Secondo l’etimologia tedesca della parola, “bianco” deriva da “blanch” e significa splendente. Condizione ovvia per un colore senza tinta che contiene la gamma cromatica dello spettro elettromagnetico, una somma luminosa che nasconde il processo sotto la distensiva risultanza ottica. Raccontare il mondo attraverso il bianco impone uno sguardo radicale che rimodula il realismo dei colori primari. Il bianco non tocca la condizione del compromesso ma sale oltre la carne, eleva verso il sublime, cerca altezze vertiginose, entra nelle profondità silenti, armonizza e mette ordine dove solitamente regna il caos.

Francesco Bosso attraversa il bianco con la metodica disciplina del fotografo paziente. Non esiste scatto che non racconti la sua natura attendista, la morbida sapienza dell’azione lenta e fluida, densa come mercurio discendente, pura come latte materno. Le immagini fermano istanti a campo lungo su paesaggi di incontaminata potenza. Luoghi reali che la dosatura tonale trasforma in esecuzioni armoniche dello spirito, partiture fisse che suonano note lunghissime, sottili, ultrasoniche.

Le opere di Bosso sono figlie di un approccio rispettoso, intriso di esperienza viva e senso delle radici. Comprendi che nel suo mondo convivono macchinari preziosi per storia, antiche tecniche di elaborazione e stampa, carte raffinate su cui prende corpo lo sguardo atemporale dell’autore. Senti le tradizioni senza tempo di un approccio fotografico oltre le mode, oltre le pure tecnologie, oltre i facili effetti mediatici.

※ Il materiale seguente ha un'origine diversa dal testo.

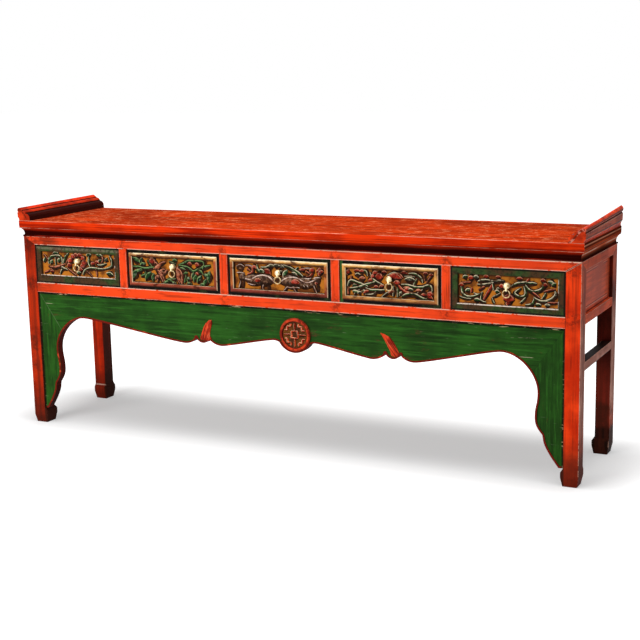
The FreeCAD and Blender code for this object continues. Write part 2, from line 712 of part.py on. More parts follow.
def apron_edges():
    """Whole outline of the apron: its shaped lower edge, and the straight edges at the rail and the legs."""
    inner, top = value("inner_x"), value("rail_underside")
    centre = value("pattern_shift")
    front = value("apron_front")
    foot = value("foot_height")

    def from_centre(offset, drop, sign):
        return Vector(centre + sign * value(offset), front, top - value(drop))

    def side(sign, reach):
        def beside(across, down):
            return Vector(sign * (inner - across), front, top - down)

        def bracket_point(shares):
            return beside(shares[0] * reach, shares[1] * (top - foot))

        tip_inner = Vector(sign * inner, front, foot)
        tip = Vector(sign * (inner - value("tip_width")), front, foot)
        throat = bracket_point(THROAT_SHARES)
        belly = bracket_point(BELLY_SHARES)
        notch = bracket_point(NOTCH_SHARES)
        notch_foot = bracket_point(NOTCH_FOOT_SHARES)
        crown = beside(value("arch_reach"), value("arch_drop"))
        run = notch_foot - tip
        pulls = [tip + Vector(across * run.x, 0, up * run.z) for across, up in TAIL_SHARES]
        step = belly - notch
        edges = [
            Part.LineSegment(tip_inner, tip).toShape(),
            curve([tip] + pulls + [notch_foot]),
            Part.LineSegment(notch_foot, notch).toShape(),
            curve([notch, notch + Vector(0.7 * step.x, 0, 0.35 * step.z),
                   belly - Vector(0, 0, 0.4 * step.z), belly]),
            swell(belly, throat, (True, True)),
            swell(throat, crown, (True, False)),
        ]
        outer_lobe = from_centre("outer_lobe_offset", "lobe_drop", sign)
        outer_cusp = from_centre("outer_cusp_offset", "cusp_drop", sign)
        leaf = from_centre("leaf_offset", "leaf_drop", sign)
        inner_cusp = from_centre("inner_cusp_offset", "cusp_drop", sign)
        inner_lobe = from_centre("inner_lobe_offset", "lobe_drop", sign)
        shoulder = from_centre("shoulder_offset", "shoulder_drop", sign)
        corner = from_centre("roundel_cusp_offset", "roundel_cusp_drop", sign)
        edges += [
            swell(crown, outer_lobe, pull_share=RISE_SHARE),
            swell(outer_lobe, outer_cusp, (False, True)),
            Part.Arc(outer_cusp, leaf, inner_cusp).toShape(),
            swell(inner_cusp, inner_lobe, (True, False)),
            swell(inner_lobe, shoulder, pull_share=RISE_SHARE),
            swell(shoulder, corner, (False, True)),
        ]
        return edges, corner

    right, right_corner = side(1, value("right_bracket_reach"))
    left, left_corner = side(-1, value("left_bracket_reach"))
    lobe = Vector(centre, front, top - value("roundel_lobe_drop"))
    middle = Part.Arc(right_corner, lobe, left_corner).toShape()
    top_edges = [
        Part.LineSegment(Vector(-inner, front, foot), Vector(-inner, front, top)).toShape(),
        Part.LineSegment(Vector(-inner, front, top), Vector(inner, front, top)).toShape(),
        Part.LineSegment(Vector(inner, front, top), Vector(inner, front, foot)).toShape(),
    ]
    return right + [middle] + left + top_edges


# The mitre runs inwards by this share of its fall, from the corner between leg and rail
MITRE_SHARE = 0.69
thickness = Vector(0, value("apron_thickness"), 0)
proud = Vector(0, -value("edge_bead_proud"), 0)
apron_face = Part.Face(Part.Wire(Part.__sortEdges__(apron_edges())))


# Points that a smooth edge is drawn through again, its ends among them
EDGE_POINTS = 10


def redrawn(edge):
    """The edge itself if it is straight, or else a smooth curve through points of it."""
    if isinstance(edge.Curve, Part.Line):
        return edge
    smooth = Part.BSplineCurve()
    smooth.interpolate(edge.discretize(EDGE_POINTS))
    return smooth.toShape()


def apron_bead():
    """Raised bead that follows the shaped edge and stops at the rail, the legs and the round boss."""
    width = value("edge_bead_width")
    inner, top, foot = value("inner_x"), value("rail_underside"), value("foot_height")
    behind = value("apron_front") - width
    inset = apron_face.makeOffset2D(-width).Wires[0].OrderedEdges
    inner_face = Part.Face(Part.Wire(Part.__sortEdges__([redrawn(edge) for edge in inset])))
    ring = apron_face.extrude(proud).cut(inner_face.extrude(proud))
    straight = Part.makeBox(2 * inner, 2 * width, width, Vector(-inner, behind, top - width))
    beside = [Part.makeBox(width, 2 * width, top - foot, Vector(x_place, behind, foot))
              for x_place in (-inner, inner - width)]
    boss = Part.makeCylinder(value("roundel_radius") + value("roundel_gap"), 2 * width,
                             Vector(value("roundel_x"), behind, top - value("roundel_drop")), Vector(0, 1, 0))
    return ring.cut([straight, boss] + beside)


whole_apron = apron_face.extrude(thickness).fuse(apron_bead())


def bracket_side(sign):
    """Prism on the bracket's side of the mitre."""
    inner, top = value("inner_x"), value("rail_underside")
    front = value("apron_front") + proud.y
    fall = top - value("foot_height") + value("overrun")
    corners = [Vector(sign * inner, front, top),
               Vector(sign * (inner - MITRE_SHARE * fall), front, top - fall),
               Vector(sign * inner, front, top - fall), Vector(sign * inner, front, top)]
    return Part.Face(Part.makePolygon(corners)).extrude(thickness - proud)


middle_board = whole_apron
for side_word, side_sign in SIDES:
    prism = bracket_side(side_sign)
    bracket = doc.addObject("Part::Feature", "apron_bracket_" + side_word)
    bracket.Shape = whole_apron.common(prism)
    piece("apron_bracket_" + side_word, bracket)
    middle_board = middle_board.cut(prism)
apron = doc.addObject("Part::Feature", "apron_front_board")
apron.Shape = middle_board
piece("apron_board", apron)

# Round boss on the apron: a rim around a sunk ground, turned about its own axis

roundel = new_body("roundel")
profile = sketch_on(roundel, "XY_Plane", "rail_underside - roundel_drop", ("roundel_x", "apron_front"))
face = "-roundel_thickness"
draw_outline(profile, [
    ("0", "0"), ("0", face + " + roundel_sink"), ("roundel_radius - roundel_rim", face + " + roundel_sink"),
    ("roundel_radius - 0.8 * roundel_rim", face + " + 0.25 * roundel_sink"),
    ("roundel_radius - 0.6 * roundel_rim", face),
    ("roundel_radius - 0.3 * roundel_rim", face),
    ("roundel_radius", face + " + 0.5 * roundel_sink"), ("roundel_radius", "0")][::-1])
turned = roundel.newObject("PartDesign::Revolution", "roundel_turned")
turned.Profile = profile
turned.ReferenceAxis = (profile, ["V_Axis"])
turned.Angle = 360
roundel.Tip = turned
piece("roundel", roundel)


# Drawers

def make_drawer_front(label, bay, has_bead):
    left, right = "bay_%d_left" % bay, "bay_%d_left + bay_%d_width" % (bay, bay)

    def inset(depth):
        reach = "drawer_reveal + %s" % depth
        return rectangle(("%s + %s" % (left, reach), "%s - (%s)" % (right, reach)),
                         ("opening_bottom + %s" % reach, "opening_top - (%s)" % reach))

    body = new_body(label)
    pad(body, "XZ_Plane", inset("0"), "drawer_face", "drawer_front_back")
    if has_bead:
        pocket(body, "XZ_Plane", [inset("-overrun"), inset("drawer_rim")],
               "drawer_face", "drawer_face + drawer_rim_sink")
        field = inset("drawer_rim + drawer_bead")
    else:
        field = inset("drawer_border")
    pocket(body, "XZ_Plane", [field], "drawer_face", "drawer_ground")
    return body


def cut_shank_hole(label, board, bay):
    shank = doc.addObject("Part::Cylinder", label + "_hole")
    shank.setExpression("Radius", sized("pull_shank_radius + pull_shank_gap"))
    shank.setExpression("Height", sized("drawer_front_thickness + 2 * overrun"))
    shank.Placement.Rotation = FreeCAD.Rotation(Vector(1, 0, 0), -90)
    shank.setExpression("Placement.Base.x", sized("bay_%d_left + bay_%d_width / 2" % (bay, bay)))
    shank.setExpression("Placement.Base.y", sized("drawer_face - overrun"))
    shank.setExpression("Placement.Base.z", sized("head_height"))
    cut = doc.addObject("Part::Cut", label)
    cut.Base = board
    cut.Tool = shank
    return cut


def make_drawer_box(label, bay):
    left = "bay_%d_left + drawer_side_gap" % bay
    right = "bay_%d_left + bay_%d_width - drawer_side_gap" % (bay, bay)
    length = ("drawer_front_back", "rail_inner_y - drawer_back_gap")
    height = ("drawer_floor", "opening_top - drawer_head_gap")
    wall = "drawer_side_thickness"
    floor = "drawer_floor + drawer_bottom_lift"
    inside = (left + " + " + wall, right + " - " + wall)
    return [
        block(label + "_left", (left, inside[0]), length, height),
        block(label + "_right", (inside[1], right), length, height),
        block(label + "_back", inside, (length[1] + " - " + wall, length[1]), height),
        block(label + "_floor", inside, (length[0], length[1] + " - " + wall),
              (floor, floor + " + drawer_bottom_thickness")),
    ]


def make_pull(label, bay):
    """Turned post with a domed head, and a lug under the head with the eye for the ring."""
    centre = "bay_%d_left + bay_%d_width / 2" % (bay, bay)
    body = new_body(label)
    profile = sketch_on(body, "XY_Plane", "head_height", (centre, "0"))
    head_back = "pull_tip + pull_head_thickness"
    draw_outline(profile, [
        ("0", "pull_tip"),
        ("0.45 * pull_head_radius", "pull_tip + 0.08 * pull_head_thickness", "0.8 * pull_head_radius"),
        ("pull_head_radius", "pull_tip + 0.62 * pull_head_thickness"),
        ("0.8 * pull_head_radius", head_back),
        ("pull_neck_radius", head_back),
        ("pull_neck_radius", "drawer_ground - pull_base_thickness"),
        ("pull_base_radius", "drawer_ground - pull_base_thickness"),
        ("pull_base_radius", "drawer_ground"),
        ("pull_shank_radius", "drawer_ground"),
        ("pull_shank_radius", "drawer_front_back + pull_shank_end"),
        ("0", "drawer_front_back + pull_shank_end"),
    ])
    turned = body.newObject("PartDesign::Revolution", label + "_turned")
    turned.Profile = profile
    turned.ReferenceAxis = (profile, ["V_Axis"])
    turned.Angle = 360
    body.Tip = turned
    reach = "(eye_radius + eye_wall)"
    low_x = "%s - eye_thickness / 2" % centre
    high_x = "%s + eye_thickness / 2" % centre
    lug = [("eye_y - %s" % reach, "head_height"), ("eye_y - %s" % reach, "eye_height", reach),
           ("eye_y + %s" % reach, "eye_height"), ("eye_y + %s" % reach, "head_height")]
    pad(body, "YZ_Plane", lug, low_x, high_x)
    doc.recompute()
    eye = sketch_on(body, "YZ_Plane", high_x)
    ring = eye.addGeometry(Part.Circle(Vector(value("eye_y"), value("eye_height"), 0), Vector(0, 0, 1),
                                       value("eye_radius")), False)
    for kind, formula in (("DistanceX", "eye_y"), ("DistanceY", "eye_height")):
        index = eye.addConstraint(Sketcher.Constraint(kind, ring, 3, number(formula)))
        eye.setExpression("Constraints[%d]" % index, sized(formula))
    index = eye.addConstraint(Sketcher.Constraint("Radius", ring, value("eye_radius")))
    eye.setExpression("Constraints[%d]" % index, sized("eye_radius"))
    hole = body.newObject("PartDesign::Pocket", label + "_eye")
    hole.Profile = eye
    hole.setExpression("Length", sized("eye_thickness"))
    body.Tip = hole
    return piece(label, body)


def make_ring(label, bay):
    ring = doc.addObject("Part::Torus", label)
    ring.setExpression("Radius1", sized("ring_radius"))
    ring.setExpression("Radius2", sized("ring_wire_radius"))
    ring.Placement.Rotation = FreeCAD.Rotation(Vector(1, 0, 0), 90)
    ring.setExpression("Placement.Base.x", sized("bay_%d_left + bay_%d_width / 2" % (bay, bay)))
    ring.setExpression("Placement.Base.y", sized("eye_y"))
    ring.setExpression("Placement.Base.z", sized("eye_height - ring_radius"))
    return piece(label, ring)


PLAIN_FRONTS = (1, BAYS)
for bay in range(1, BAYS + 1):
    name = "drawer_%d" % bay
    board = make_drawer_front(name + "_board", bay, bay not in PLAIN_FRONTS)
    piece(name + "_front", cut_shank_hole(name + "_front", board, bay))
    piece(name + "_box", grouped(name + "_box", make_drawer_box(name, bay)))
    make_pull(name + "_pull", bay)
    make_ring(name + "_ring", bay)

# Check every object, then write each sub-part to its own file

doc.recompute()
for thing in doc.Objects:
    if "Invalid" in thing.State or "Error" in thing.State:
        raise RuntimeError("%s did not build: %s" % (thing.Name, thing.State))
for thing in pieces:
    if thing.Shape.isNull() or not thing.Shape.isValid():
        raise RuntimeError(thing.Label + " has no valid shape")
os.makedirs("parts", exist_ok=True)
for thing in pieces:
    thing.Shape.exportStep("parts/%s.step" % thing.Label)
print("%d sub-parts, %.1f litres of wood and metal" % (
    len(pieces), sum(thing.Shape.Volume for thing in pieces) / 1e6))
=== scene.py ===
"""Looks for a lacquered altar table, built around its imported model."""
import math

import bmesh
import bpy
from mathutils import Matrix, Vector


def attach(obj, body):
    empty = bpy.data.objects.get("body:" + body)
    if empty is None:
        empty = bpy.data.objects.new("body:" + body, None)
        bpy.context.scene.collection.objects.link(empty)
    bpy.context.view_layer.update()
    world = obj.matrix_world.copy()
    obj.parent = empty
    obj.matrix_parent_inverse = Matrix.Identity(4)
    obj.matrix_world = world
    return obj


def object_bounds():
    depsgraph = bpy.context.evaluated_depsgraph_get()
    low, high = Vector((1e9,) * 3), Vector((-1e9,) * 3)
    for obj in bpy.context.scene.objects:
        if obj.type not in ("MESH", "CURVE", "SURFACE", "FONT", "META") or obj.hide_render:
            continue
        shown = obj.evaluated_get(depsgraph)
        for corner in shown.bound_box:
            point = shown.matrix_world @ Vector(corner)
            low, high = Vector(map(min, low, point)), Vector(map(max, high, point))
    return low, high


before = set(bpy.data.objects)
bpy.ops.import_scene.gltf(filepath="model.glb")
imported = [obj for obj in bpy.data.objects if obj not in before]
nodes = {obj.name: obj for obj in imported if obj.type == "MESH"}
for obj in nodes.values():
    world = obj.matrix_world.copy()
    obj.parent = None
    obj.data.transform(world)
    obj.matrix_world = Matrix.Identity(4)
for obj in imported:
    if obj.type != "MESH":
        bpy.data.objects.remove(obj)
cad_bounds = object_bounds()

# Shader maths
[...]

Si narra di luoghi dal solido impatto naturistico, progenie monolitica che impone la sua stazza arcaica in una costante strategia della resistenza. Il mondo diventa omogeneo davanti agli occhi del fotografo: dagli Stati Uniti alle Seychelles, dall’Italia alle montagne dell’Engadina, senti un filo (bianco in questo caso) che cuce le diverse geografie in una coerente disciplina dello sguardo.

Diversi luoghi come capitoli coscienti dello sguardo lento, profondo, razionale: per narrare un’epica planetaria che suona con la percussione della pietra, le corde degli alberi, i fiati del vento, i tasti bianconeri del mare. E’ la musica visuale dell’entropia, il gancio armonico che accarezza il Pianeta mentre respira dai suoi molteplici spazi d’ossigenazione.

Bosso ferma gli istanti e li rende momenti prolungati, ne scova la natura meditativa e una specie di coscienza del tempo cosmico. In fondo, ci sta ricordando la nostra imperfezione e la precarietà di noi piccoli umani, così frammentati davanti ai bianchi “filosofici” che il fotografo dispone davanti allo sguardo accogliente.